▶ _Dataset content_
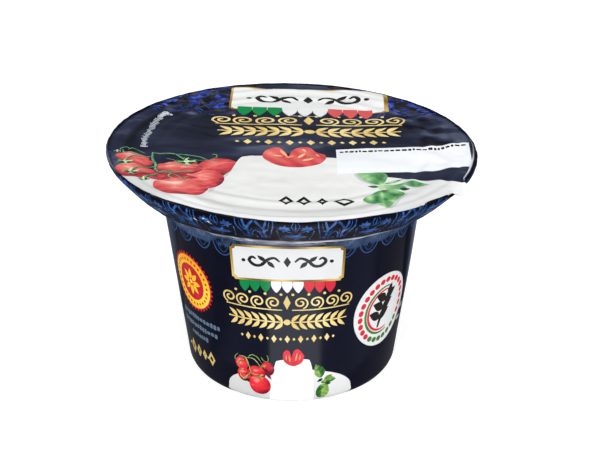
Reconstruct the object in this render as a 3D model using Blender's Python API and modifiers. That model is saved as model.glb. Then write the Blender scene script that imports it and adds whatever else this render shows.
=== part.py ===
"""A sealed pot of fresh cheese, modelled in Blender 4.5.

The pack is three pieces: a shut cup with a wide flange, a peel-off lid sealed on the flange, and
a thin printed sleeve shrunk round both. The sleeve grips the rim, runs inwards over the cup's
shoulder, tucks in under it and then follows the tapered wall down to the foot.

Units are metres. The cup's axis is +Z, its foot stands on Z = 0, and -Y is the front.
Run it with: blender --background --python part.py
"""

import math

import bpy

MM = 0.001

# The rim, lid and flange
RIM_RADIUS = 47.5 * MM            # outside of the sleeve, the widest part of the pack
PACK_HEIGHT = 61.14 * MM          # top of the sleeve's lip at X = 0, where the lean is nil
RIM_DEPTH = 1.80 * MM             # upright part of the sleeve round the flange's edge
RIM_CORNER = 0.45 * MM            # rounding between the lip and the upright part
LIP_WIDTH = 1.20 * MM             # how far the sleeve folds in over the lid
RIM_STEP = 0.45 * MM              # how far the shoulder starts inside the rim
FLANGE_CHAMFER = 0.15 * MM        # on the cup's flange, under the lid's edge

# The shoulder under the rim
SHOULDER_RADIUS = 41.4 * MM       # the sleeve's lower crease
SHOULDER_HEIGHT = 52.9 * MM
TUCK_HEIGHT = 48.2 * MM           # where the sleeve meets the wall again
TUCK_ROUND = 1.2 * MM

# The tapered wall, as a straight line from the floor to a height near its top
FOOT_RADIUS = 28.0 * MM
WALL_RADIUS = 33.6 * MM
WALL_HEIGHT = 46.1 * MM
FOOT_FILLET = 2.75 * MM

# The foot
FOOT_RING_RADIUS = 21.5 * MM      # inside edge of the ring that the cup stands on
FOOT_RECESS = 0.9 * MM            # how far the base is raised inside that ring
SLEEVE_CLEARANCE = 0.4 * MM       # the sleeve's lower edge, above the floor

# The lid's relief
SEAL_RADIUS = 42.0 * MM           # inside edge of the sealed ring
SINK_RADIUS = 39.0 * MM           # where the sunken middle starts
SINK_DEPTH = 0.5 * MM
TAB_WIDTH = 7.0 * MM
TAB_REACH = 1.6 * MM              # how far the pull tab stands out beyond the rim
TAB_ANGLE = math.radians(-32.3)   # round the rim, from +X
TAB_DROOP = 0.35                  # fall of the tab for each unit that it reaches out
TAB_SLOT_DEPTH = 1.65 * MM        # how far the sleeve's lip is cut away under the tab

# Film thickness and the gap between two pieces that touch
FILM = 0.3 * MM
GAP = 0.3 * MM

# The rim sits slightly askew on the cup: the right side is lower
LEAN = 0.022                      # fall of the rim for each unit of X
LEAN_FROM = 44.0 * MM
LEAN_TO = 58.0 * MM

STEPS = 72                        # facets round the axis
MERGE = 0.00001


def wall_radius(height):
    """Outside radius of the sleeve on the tapered wall."""
    return FOOT_RADIUS + (WALL_RADIUS - FOOT_RADIUS) * height / WALL_HEIGHT


def rounded(before, corner, after, radius, count):
    """Points of an arc that rounds the corner of a profile."""
    def towards(point):
        dr, dz = point[0] - corner[0], point[1] - corner[1]
        size = math.hypot(dr, dz)
        return dr / size, dz / size
    a, b = towards(before), towards(after)
    half = math.acos(a[0] * b[0] + a[1] * b[1]) / 2
    middle = (a[0] + b[0], a[1] + b[1])
    size = math.hypot(*middle)
    reach = radius / math.sin(half)
    centre = (corner[0] + middle[0] / size * reach, corner[1] + middle[1] / size * reach)
    start = (corner[0] + a[0] * radius / math.tan(half), corner[1] + a[1] * radius / math.tan(half))
    end = (corner[0] + b[0] * radius / math.tan(half), corner[1] + b[1] * radius / math.tan(half))
    first = math.atan2(start[1] - centre[1], start[0] - centre[0])
    last = math.atan2(end[1] - centre[1], end[0] - centre[0])
    turn = (last - first + math.pi) % (2 * math.pi) - math.pi
    angles = [first + turn * i / (count - 1) for i in range(count)]
    return [(centre[0] + radius * math.cos(t), centre[1] + radius * math.sin(t)) for t in angles]


def moved_in(points, distance):
    """The profile moved inwards by a distance, with mitred corners. The profile runs downwards."""
    normals = []
    for (r0, z0), (r1, z1) in zip(points, points[1:]):
        size = math.hypot(r1 - r0, z1 - z0)
        normals.append(((z1 - z0) / size, -(r1 - r0) / size))
    result = []
    for i, (r, z) in enumerate(points):
        a = normals[max(i - 1, 0)]
        b = normals[min(i, len(normals) - 1)]
        scale = distance / (1 + a[0] * b[0] + a[1] * b[1])
        result.append((r + (a[0] + b[0]) * scale, z + (a[1] + b[1]) * scale))
    return result


def side_profile():
    """Outside of the pack from the rim's lower edge to the floor, running downwards."""
    rim_bottom = (RIM_RADIUS, PACK_HEIGHT - RIM_DEPTH)
    under_rim = (RIM_RADIUS - RIM_STEP, PACK_HEIGHT - RIM_DEPTH - RIM_STEP / 2)
    crease = (SHOULDER_RADIUS, SHOULDER_HEIGHT)
    tuck = (wall_radius(TUCK_HEIGHT), TUCK_HEIGHT)
    floor_edge = (wall_radius(0), 0)
    points = [rim_bottom, under_rim, crease]
    points += rounded(crease, tuck, floor_edge, TUCK_ROUND, 3)
    points += rounded(tuck, floor_edge, (0, 0), FOOT_FILLET, 5)
    return points


def cut_at(points, height):
    """The part of a downward profile that lies above a height, cut exactly there."""
    above = [p for p in points if p[1] > height]
    (r0, z0), (r1, z1) = above[-1], points[len(above)]
    share = (z0 - height) / (z0 - z1)
    return above + [(r0 + (r1 - r0) * share, height)]


def sleeve_profile():
    """Outside of the sleeve, from the inner edge of its lip down to its lower edge."""
    lip = (RIM_RADIUS - LIP_WIDTH, PACK_HEIGHT)
    corner = (RIM_RADIUS, PACK_HEIGHT)
    side = side_profile()
    top = [lip] + rounded(lip, corner, side[0], RIM_CORNER, 3)
    return top + cut_at(side, SLEEVE_CLEARANCE)


def lid_height(radius):
    """Top of the lid film: flat on the sealed ring and sunken inside it."""
    top = PACK_HEIGHT - FILM - GAP
    if radius >= SEAL_RADIUS:
        return top
    if radius >= SINK_RADIUS:
        return top - SINK_DEPTH * (SEAL_RADIUS - radius) / (SEAL_RADIUS - SINK_RADIUS)
    return top - SINK_DEPTH


def lid_profile():
    """Section of the lid, from the axis over its edge and back to the axis."""
    edge = RIM_RADIUS - FILM - GAP
    radii = [0, SINK_RADIUS / 2, SINK_RADIUS, SEAL_RADIUS, edge]
    top = [(r, lid_height(r)) for r in radii]
    under = [(r, lid_height(r) - FILM) for r in reversed(radii)]
    return top + under


def pot_profile():
    """Section of the shut cup, from the axis over the flange, down the side and under the foot."""
    edge = RIM_RADIUS - FILM - GAP
    below_lid = FILM + GAP
    top = [(r, lid_height(r) - below_lid) for r in (0, SINK_RADIUS, SEAL_RADIUS)]
    flange_top = lid_height(edge) - below_lid
    top += [(edge - FLANGE_CHAMFER, flange_top), (edge, flange_top - FLANGE_CHAMFER)]
    rim_top = (RIM_RADIUS, PACK_HEIGHT)
    side = moved_in([rim_top] + side_profile(), FILM + GAP)[2:]
    side = [(r, z) for r, z in side if z > SLEEVE_CLEARANCE]
    foot_edge = FOOT_RADIUS - FOOT_FILLET
    foot = [(foot_edge, 0), (FOOT_RING_RADIUS, 0)]
    foot += [(FOOT_RING_RADIUS - FOOT_RECESS, FOOT_RECESS), (0, FOOT_RECESS)]
    return top + side + foot


def new_material(name, colour, roughness):
    material = bpy.data.materials.new(name)
    material.use_nodes = True
    shader = material.node_tree.nodes["Principled BSDF"]
    shader.inputs["Base Color"].default_value = (*colour, 1)
    shader.inputs["Roughness"].default_value = roughness
    shader.inputs["Metallic"].default_value = 0
    return material


def turned(name, profile, material, collection):
    """A solid or a shell of revolution: a profile turned round Z by a Screw modifier."""
    mesh = bpy.data.meshes.new(name)
    edges = [(i, i + 1) for i in range(len(profile) - 1)]
    mesh.from_pydata([(r, 0, z) for r, z in profile], edges, [])
    mesh.materials.append(material)
    piece = bpy.data.objects.new(name, mesh)
    collection.objects.link(piece)
    screw = piece.modifiers.new("turn", "SCREW")
    screw.axis = "Z"
    screw.steps = STEPS
    screw.render_steps = STEPS
    screw.use_merge_vertices = True
    screw.merge_threshold = MERGE
    return piece


def as_cutter(piece, collection):
    """Moves a helper shape to the cutters' collection and hides it."""
    for owner in list(piece.users_collection):
        owner.objects.unlink(piece)
    collection.objects.link(piece)
    piece.hide_render = True
    piece.display_type = "WIRE"


def block(name, size, radius, height, collection):
    """A box whose middle is at a radius on the tab's line and at a height."""
    bpy.ops.mesh.primitive_cube_add(size=1)
    piece = bpy.context.object
    piece.name = name
    piece.scale = size
    piece.rotation_euler = (0, 0, TAB_ANGLE)
    piece.location = (radius * math.cos(TAB_ANGLE), radius * math.sin(TAB_ANGLE), height)
    as_cutter(piece, collection)
    return piece


def boolean(piece, other, operation):
    step = piece.modifiers.new(operation.lower(), "BOOLEAN")
    step.operation = operation
    step.object = other
    step.solver = "EXACT"


def make_sleeve(collection, cutters):
    """The printed film: a turned shell whose lip is cut away where the pull tab comes out."""
    sleeve = turned("sleeve", sleeve_profile(), new_material("printed_film", (0.013, 0.014, 0.030), 0.24),
                    collection)
    shell = sleeve.modifiers.new("film", "SOLIDIFY")
    shell.thickness = FILM
    shell.offset = -1
    shell.use_even_offset = True
    floor_of_slot = PACK_HEIGHT - TAB_SLOT_DEPTH
    slot_height = 2 * TAB_SLOT_DEPTH
    slot_length = 3 * LIP_WIDTH
    size = (slot_length, TAB_WIDTH + 2 * GAP, slot_height)
    slot = block("tab_slot", size, RIM_RADIUS, floor_of_slot + slot_height / 2, cutters)
    boolean(sleeve, slot, "DIFFERENCE")
    return sleeve


def make_lid(collection, cutters):
    """The lid film with its pull tab."""
    lid = turned("lid", lid_profile(), new_material("printed_lid_film", (0.020, 0.023, 0.052), 0.28),
                 collection)
    edge = RIM_RADIUS - FILM - GAP
    middle = lid_height(edge) - FILM / 2
    bpy.ops.mesh.primitive_cylinder_add(vertices=STEPS, radius=RIM_RADIUS + TAB_REACH, depth=FILM)
    tongue = bpy.context.object
    tongue.name = "tab_tongue"
    tongue.location = (0, 0, middle)
    as_cutter(tongue, cutters)
    length = 2 * (RIM_RADIUS + TAB_REACH - edge + LIP_WIDTH)
    stripe = block("tab_stripe", (length, TAB_WIDTH, RIM_DEPTH), RIM_RADIUS + TAB_REACH, middle, cutters)
    boolean(tongue, stripe, "INTERSECT")
    boolean(lid, tongue, "UNION")
    return lid


def make_pot(collection):
    return turned("pot", pot_profile(), new_material("white_plastic", (0.80, 0.80, 0.78), 0.38), collection)


def drooped(point):
    """Bends the pull tab down beyond the lid's own edge."""
    beyond = math.hypot(point.x, point.y) - (RIM_RADIUS - FILM - GAP)
    if beyond > GAP:
        point.z -= TAB_DROOP * beyond


def leaned(point):
    """Lets the rim sit askew: the fall grows from nothing on the wall to its full value."""
    share = (point.z - LEAN_FROM) / (LEAN_TO - LEAN_FROM)
    point.z -= point.x * LEAN * min(max(share, 0), 1)


def settle(piece, moves):
    """Applies a piece's modifiers, moves its points and shades it smooth."""
    graph = bpy.context.evaluated_depsgraph_get()
    mesh = bpy.data.meshes.new_from_object(piece.evaluated_get(graph))
    piece.modifiers.clear()
    piece.data = mesh
    mesh.name = piece.name
    for vertex in mesh.vertices:
        for move in moves:
            move(vertex.co)
    mesh.shade_smooth()
    mesh.set_sharp_from_angle(angle=math.radians(35))


def main():
    for old in list(bpy.data.objects):
        bpy.data.objects.remove(old)
    parts = bpy.data.collections.new("sealed_cheese_pot")
    cutters = bpy.data.collections.new("cutters")
    for collection in (parts, cutters):
        bpy.context.scene.collection.children.link(collection)
    pot = make_pot(parts)
    lid = make_lid(parts, cutters)
    sleeve = make_sleeve(parts, cutters)
    bpy.context.view_layer.update()
    settle(pot, [leaned])
    settle(lid, [drooped, leaned])
    settle(sleeve, [leaned])


main()
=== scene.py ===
"""The looks of a sealed pot of fresh cheese: printed films, white plastic, light and camera.

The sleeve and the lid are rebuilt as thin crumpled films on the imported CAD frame, and every field of
print is a thin skin of ink laid on them. Layouts are in millimetres, and meshes are made in metres.
The pot's axis is +Z, its front faces -Y, and angles round the axis start at the front and grow
towards +X.
"""

import math

import bpy
import numpy as np
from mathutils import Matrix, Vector
from mathutils.geometry import delaunay_2d_cdt


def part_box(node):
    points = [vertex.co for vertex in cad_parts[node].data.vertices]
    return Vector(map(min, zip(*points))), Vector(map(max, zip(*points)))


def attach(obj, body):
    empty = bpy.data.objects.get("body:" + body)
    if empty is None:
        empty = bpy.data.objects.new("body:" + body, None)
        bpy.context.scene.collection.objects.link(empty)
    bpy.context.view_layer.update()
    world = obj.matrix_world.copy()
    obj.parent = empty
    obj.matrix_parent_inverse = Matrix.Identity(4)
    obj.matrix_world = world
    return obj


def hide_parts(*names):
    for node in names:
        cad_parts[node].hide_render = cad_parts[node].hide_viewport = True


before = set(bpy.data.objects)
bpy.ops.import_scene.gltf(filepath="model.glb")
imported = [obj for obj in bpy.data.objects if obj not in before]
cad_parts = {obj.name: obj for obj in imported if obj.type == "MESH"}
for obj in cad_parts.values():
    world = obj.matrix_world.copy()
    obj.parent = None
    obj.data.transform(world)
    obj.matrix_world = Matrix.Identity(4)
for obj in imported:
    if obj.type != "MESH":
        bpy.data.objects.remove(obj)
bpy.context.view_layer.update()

MM = 0.001
BODY = "root"

# ---------------------------------------------------------------- sizes, in millimetres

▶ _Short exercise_
Take the line containing "mesh.name = piece.name" and the line containing "zip(*points))), Vector(map(max, zip(*points)))". Write out both and all lines between, exactly, and nothing more.

▶ _Result for this task_
    mesh.name = piece.name
    for vertex in mesh.vertices:
        for move in moves:
            move(vertex.co)
    mesh.shade_smooth()
    mesh.set_sharp_from_angle(angle=math.radians(35))


def main():
    for old in list(bpy.data.objects):
        bpy.data.objects.remove(old)
    parts = bpy.data.collections.new("sealed_cheese_pot")
    cutters = bpy.data.collections.new("cutters")
    for collection in (parts, cutters):
        bpy.context.scene.collection.children.link(collection)
    pot = make_pot(parts)
    lid = make_lid(parts, cutters)
    sleeve = make_sleeve(parts, cutters)
    bpy.context.view_layer.update()
    settle(pot, [leaned])
    settle(lid, [drooped, leaned])
    settle(sleeve, [leaned])


main()
=== scene.py ===
"""The looks of a sealed pot of fresh cheese: printed films, white plastic, light and camera.

The sleeve and the lid are rebuilt as thin crumpled films on the imported CAD frame, and every field of
print is a thin skin of ink laid on them. Layouts are in millimetres, and meshes are made in metres.
The pot's axis is +Z, its front faces -Y, and angles round the axis start at the front and grow
towards +X.
"""

import math

import bpy
import numpy as np
from mathutils import Matrix, Vector
from mathutils.geometry import delaunay_2d_cdt


def part_box(node):
    points = [vertex.co for vertex in cad_parts[node].data.vertices]
    return Vector(map(min, zip(*points))), Vector(map(max, zip(*points)))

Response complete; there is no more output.